Gatherer: spliterator characteristics are not propagated

forax at univ-mlv.fr forax at univ-mlv.fr
Mon Jan 22 18:56:40 UTC 2024


> From: "Viktor Klang" <viktor.klang at oracle.com>
> To: "Remi Forax" <forax at univ-mlv.fr>
> Cc: "core-libs-dev" <core-libs-dev at openjdk.java.net>, "Paul Sandoz"
> <psandoz at openjdk.java.net>
> Sent: Monday, January 22, 2024 4:22:11 PM
> Subject: Re: Gatherer: spliterator characteristics are not propagated

> Hi Rémi,

Hello, 

> For instance, stateless is neither recessive nor dominant, since the composition
> of two stateless operations is only ever stateless if they both are greedy as
> well: [
> https://github.com/openjdk/jdk/blob/master/src/java.base/share/classes/java/util/stream/Gatherers.java#L588
> |
> https://github.com/openjdk/jdk/blob/master/src/java.base/share/classes/java/util/stream/Gatherers.java#L588
> ]

Okay, so choosing SEQUENTIAL vs PARALELLIZABLE is not that important given that the combination is ad-hoc, reflecting the characterristics is enough. 

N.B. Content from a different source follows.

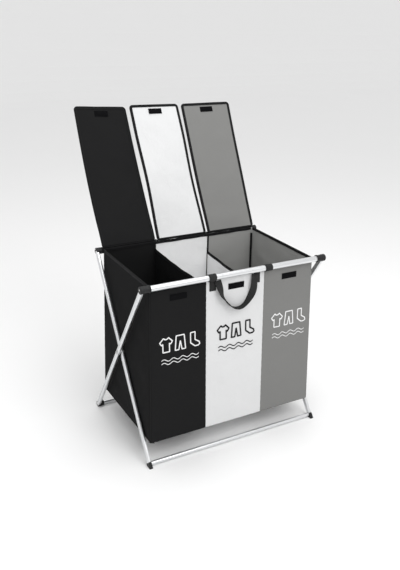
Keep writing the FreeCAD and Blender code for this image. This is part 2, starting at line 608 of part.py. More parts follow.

> So even if making it represented as ints (more like Spliterator, rather than
> Collector) makes things faster, it's still both work to track, propagate, and
> also becomes a side-channel that needs to remain in sync with the actual
> implementation of the logic.

The flags are in sync with the implementation because the only way to create a Gatherer if through the factory methods and those factory methods (and only them) compute the proper combination of SEQUENTIAL | STATELESS | GREEDY. A user should not be able to set those flags. Only the flags KEEP_* are settable by a user. 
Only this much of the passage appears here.